Bis vor kurzem war es im Grunde unmöglich, die Interaktion zwischen dem Benutzer und der zu testenden Anwendung (AUT) direkt zu simulieren, ohne sich in die AUT selbst (Desktop- oder mobile Anwendungen) oder den Browser, auf dem sie läuft (Webanwendungen), zu hacken, um Benutzeraktionen zu simulieren und/oder den Zustand der AUT abzurufen, um zu überprüfen, ob er dem erwarteten Zustand entspricht. Dabei spielt es keine Rolle, ob das Testautomatisierungswerkzeug (Framework) kodierungsbasiert oder low-code/no-code ist - hinter den Kulissen findet immer eine Low-Level-Kommunikation zwischen dem Werkzeug/Framework und der AUT/dem Browser mit Anweisungen für Aktionen oder Zustandsabfragen statt.
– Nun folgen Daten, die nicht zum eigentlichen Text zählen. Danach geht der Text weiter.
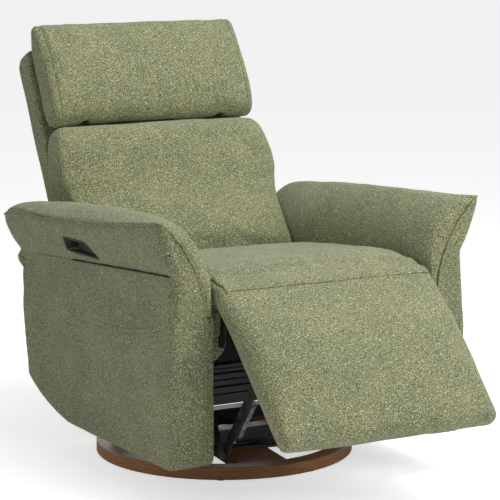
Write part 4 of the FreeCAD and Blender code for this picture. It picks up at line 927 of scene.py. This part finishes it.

Die Hauptursache für die Verwendung eines solchen Ansatzes war der Mangel an Computersprache und Bildverarbeitungsfähigkeiten, die ausreichen, um zu erkennen, was getan werden muss, mit welchen UI-Elementen interagiert werden muss und ob der aktuelle AUT-Zustand dem erwarteten Zustand entspricht - alles nur auf der Grundlage dessen, was auf dem Computerbildschirm geschieht, so wie es ein menschlicher Tester manuell tun würde. Einige Frameworks, wie z. B. Sikuli, versuchten, eine visuelle Erkennung zu verwenden, aber dies erwies sich als instabil und anfällig für Änderungen der Bildschirmauflösung und/oder Elementtransformationen.

Die jüngsten Fortschritte im Bereich der KI haben jedoch die oben genannten Einschränkungen überwunden und es möglich gemacht, dass KI auf der Grundlage von Anweisungen in einfacher menschlicher Sprache korrekt erkennen kann, was zu tun ist, die Benutzeroberfläche ähnlich wie ein Mensch wahrnimmt und die Ergebnisse visuell überprüft.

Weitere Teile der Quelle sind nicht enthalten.